# WHAT NEEDS TO BE DONE
Find and copy each line of the records where the string "their" shows up.

Items from a dataset:
-=-=-

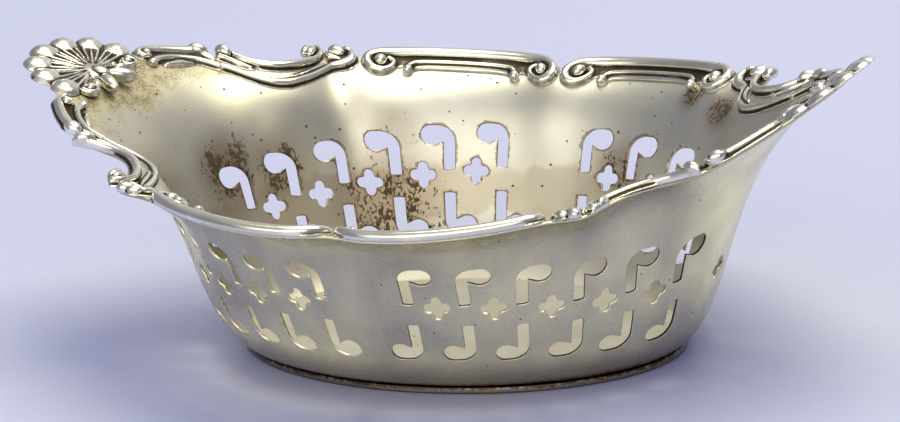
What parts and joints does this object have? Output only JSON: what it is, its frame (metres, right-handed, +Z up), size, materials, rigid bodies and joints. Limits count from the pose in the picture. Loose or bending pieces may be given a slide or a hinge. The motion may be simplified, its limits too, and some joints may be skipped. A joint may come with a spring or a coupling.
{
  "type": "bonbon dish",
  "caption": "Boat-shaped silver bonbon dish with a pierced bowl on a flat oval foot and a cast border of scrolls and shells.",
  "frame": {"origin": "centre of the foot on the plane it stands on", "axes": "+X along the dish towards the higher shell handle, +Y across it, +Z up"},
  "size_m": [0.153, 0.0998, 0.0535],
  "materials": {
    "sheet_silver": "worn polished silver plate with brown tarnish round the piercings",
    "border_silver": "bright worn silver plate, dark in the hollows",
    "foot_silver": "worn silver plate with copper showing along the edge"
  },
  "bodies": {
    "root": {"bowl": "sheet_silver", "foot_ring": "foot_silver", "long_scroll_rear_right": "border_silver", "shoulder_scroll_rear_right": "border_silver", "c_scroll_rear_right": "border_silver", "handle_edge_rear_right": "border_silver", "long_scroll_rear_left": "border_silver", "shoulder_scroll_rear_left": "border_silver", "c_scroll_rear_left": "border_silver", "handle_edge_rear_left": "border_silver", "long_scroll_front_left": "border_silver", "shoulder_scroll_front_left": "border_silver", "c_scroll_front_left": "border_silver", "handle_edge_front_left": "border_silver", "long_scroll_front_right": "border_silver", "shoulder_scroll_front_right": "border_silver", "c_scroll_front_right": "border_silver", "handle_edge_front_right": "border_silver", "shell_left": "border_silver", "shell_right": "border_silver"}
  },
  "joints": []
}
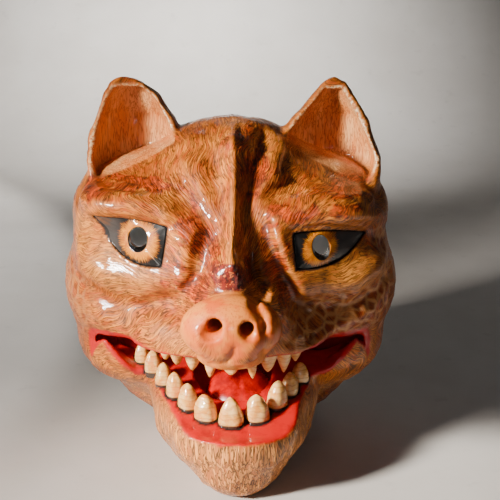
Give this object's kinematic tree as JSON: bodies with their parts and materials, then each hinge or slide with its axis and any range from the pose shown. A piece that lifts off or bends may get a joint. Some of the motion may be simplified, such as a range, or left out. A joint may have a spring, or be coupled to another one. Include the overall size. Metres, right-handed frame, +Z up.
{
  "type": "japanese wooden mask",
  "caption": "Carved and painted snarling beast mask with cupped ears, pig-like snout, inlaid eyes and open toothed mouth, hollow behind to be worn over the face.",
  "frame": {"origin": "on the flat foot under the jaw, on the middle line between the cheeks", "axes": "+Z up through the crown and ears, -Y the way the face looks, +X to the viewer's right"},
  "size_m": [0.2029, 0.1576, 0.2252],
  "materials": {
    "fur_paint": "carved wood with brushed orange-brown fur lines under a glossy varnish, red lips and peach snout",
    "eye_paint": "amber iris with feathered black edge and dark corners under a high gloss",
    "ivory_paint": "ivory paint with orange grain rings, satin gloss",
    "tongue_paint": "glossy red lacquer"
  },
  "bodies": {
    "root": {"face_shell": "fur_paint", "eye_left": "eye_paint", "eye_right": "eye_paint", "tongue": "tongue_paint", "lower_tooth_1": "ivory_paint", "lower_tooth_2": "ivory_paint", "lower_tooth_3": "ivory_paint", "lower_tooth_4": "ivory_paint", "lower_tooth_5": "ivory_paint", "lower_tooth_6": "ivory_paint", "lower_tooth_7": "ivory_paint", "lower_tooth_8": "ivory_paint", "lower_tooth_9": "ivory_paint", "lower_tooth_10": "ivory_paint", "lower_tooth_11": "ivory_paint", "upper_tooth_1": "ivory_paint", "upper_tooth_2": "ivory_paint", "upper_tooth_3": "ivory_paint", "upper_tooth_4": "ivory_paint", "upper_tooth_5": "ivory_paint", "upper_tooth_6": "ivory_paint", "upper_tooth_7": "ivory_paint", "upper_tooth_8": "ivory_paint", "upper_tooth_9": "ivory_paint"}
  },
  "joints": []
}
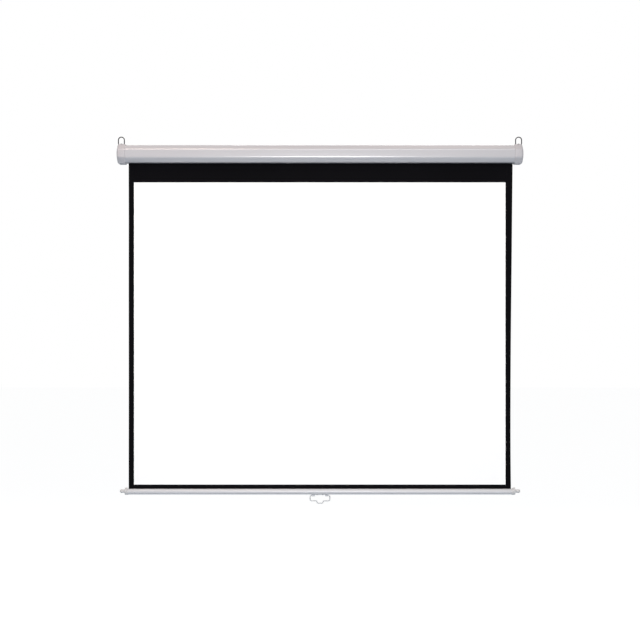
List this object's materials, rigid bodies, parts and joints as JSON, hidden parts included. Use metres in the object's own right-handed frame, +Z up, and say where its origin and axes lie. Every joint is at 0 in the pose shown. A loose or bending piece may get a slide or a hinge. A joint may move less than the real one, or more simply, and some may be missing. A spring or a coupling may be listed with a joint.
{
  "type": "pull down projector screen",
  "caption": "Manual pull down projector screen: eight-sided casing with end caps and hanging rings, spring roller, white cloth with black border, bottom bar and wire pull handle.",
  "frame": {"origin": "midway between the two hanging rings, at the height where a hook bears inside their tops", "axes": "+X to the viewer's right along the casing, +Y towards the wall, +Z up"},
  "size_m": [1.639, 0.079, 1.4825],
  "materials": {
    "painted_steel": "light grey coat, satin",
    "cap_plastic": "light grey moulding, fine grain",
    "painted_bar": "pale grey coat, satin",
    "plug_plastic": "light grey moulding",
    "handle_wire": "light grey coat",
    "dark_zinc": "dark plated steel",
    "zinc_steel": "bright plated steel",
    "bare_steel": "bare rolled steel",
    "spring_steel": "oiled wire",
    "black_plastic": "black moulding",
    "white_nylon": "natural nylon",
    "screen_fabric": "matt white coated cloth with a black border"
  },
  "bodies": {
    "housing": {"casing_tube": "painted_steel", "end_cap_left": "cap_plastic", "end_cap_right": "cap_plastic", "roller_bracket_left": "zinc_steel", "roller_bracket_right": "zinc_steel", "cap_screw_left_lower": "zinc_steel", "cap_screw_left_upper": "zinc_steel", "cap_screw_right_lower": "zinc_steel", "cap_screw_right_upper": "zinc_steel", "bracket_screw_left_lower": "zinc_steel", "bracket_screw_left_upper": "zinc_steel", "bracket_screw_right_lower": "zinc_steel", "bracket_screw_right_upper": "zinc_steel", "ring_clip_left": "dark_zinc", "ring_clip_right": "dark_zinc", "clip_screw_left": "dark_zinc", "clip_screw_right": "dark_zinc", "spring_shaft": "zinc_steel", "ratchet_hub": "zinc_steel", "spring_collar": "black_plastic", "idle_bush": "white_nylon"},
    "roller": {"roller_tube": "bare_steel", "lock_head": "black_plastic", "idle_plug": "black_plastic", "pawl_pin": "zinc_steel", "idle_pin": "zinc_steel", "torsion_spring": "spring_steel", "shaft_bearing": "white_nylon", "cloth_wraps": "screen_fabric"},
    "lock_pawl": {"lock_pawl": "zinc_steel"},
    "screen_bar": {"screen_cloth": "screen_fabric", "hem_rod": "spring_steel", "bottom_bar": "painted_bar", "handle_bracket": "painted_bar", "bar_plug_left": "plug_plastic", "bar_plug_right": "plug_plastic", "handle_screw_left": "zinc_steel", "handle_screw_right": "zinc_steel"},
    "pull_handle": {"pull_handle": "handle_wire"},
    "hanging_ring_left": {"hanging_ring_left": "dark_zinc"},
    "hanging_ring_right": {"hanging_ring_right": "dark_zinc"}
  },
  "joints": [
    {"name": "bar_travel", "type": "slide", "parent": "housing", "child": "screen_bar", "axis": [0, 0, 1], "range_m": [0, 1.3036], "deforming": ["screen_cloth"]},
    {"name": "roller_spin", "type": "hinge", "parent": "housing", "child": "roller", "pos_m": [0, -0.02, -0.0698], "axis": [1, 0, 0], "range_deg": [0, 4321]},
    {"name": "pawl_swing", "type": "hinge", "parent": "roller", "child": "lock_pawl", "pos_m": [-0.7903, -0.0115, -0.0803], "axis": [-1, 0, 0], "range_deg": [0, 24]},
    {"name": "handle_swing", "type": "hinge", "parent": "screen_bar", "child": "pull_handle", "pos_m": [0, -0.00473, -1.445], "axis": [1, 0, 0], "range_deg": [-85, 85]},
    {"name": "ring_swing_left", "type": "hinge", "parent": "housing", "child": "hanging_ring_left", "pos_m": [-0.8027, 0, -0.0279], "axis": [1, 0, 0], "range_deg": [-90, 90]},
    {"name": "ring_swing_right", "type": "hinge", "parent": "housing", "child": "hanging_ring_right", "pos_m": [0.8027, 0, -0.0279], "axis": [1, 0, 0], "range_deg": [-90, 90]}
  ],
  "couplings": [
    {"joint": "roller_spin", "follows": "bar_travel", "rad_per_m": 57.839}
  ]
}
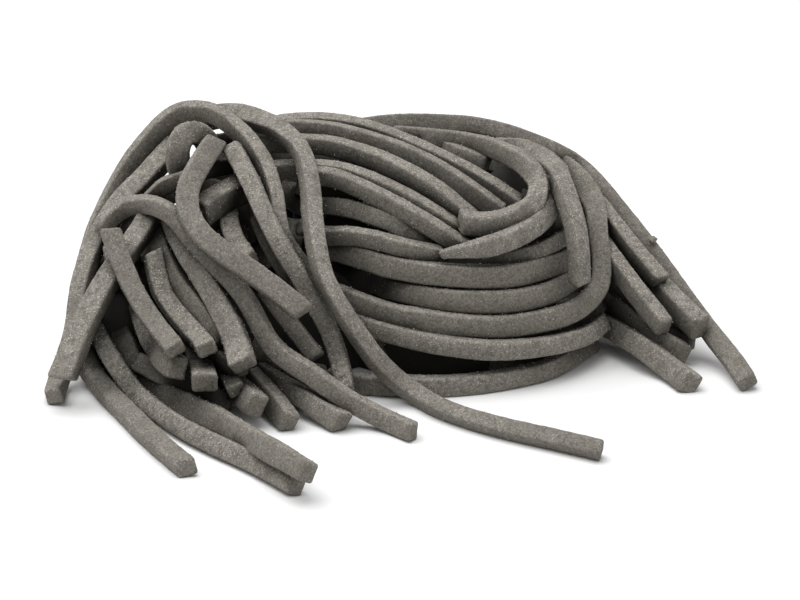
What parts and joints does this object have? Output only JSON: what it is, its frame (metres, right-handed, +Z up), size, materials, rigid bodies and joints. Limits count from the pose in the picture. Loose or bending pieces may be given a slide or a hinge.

-=-=-

# EXPECTED OUTPUT
Give this object's kinematic tree as JSON: bodies with their parts and materials, then each hinge or slide with its axis and any range from the pose shown. A piece that lifts off or bends may get a joint. Some of the motion may be simplified, such as a range, or left out. A joint may have a spring, or be coupled to another one. Include the overall size. Metres, right-handed frame, +Z up.
  "frame": {"origin": "midway between the two hanging rings, at the height where a hook bears inside their tops", "axes": "+X to the viewer's right along the casing, +Y towards the wall, +Z up"},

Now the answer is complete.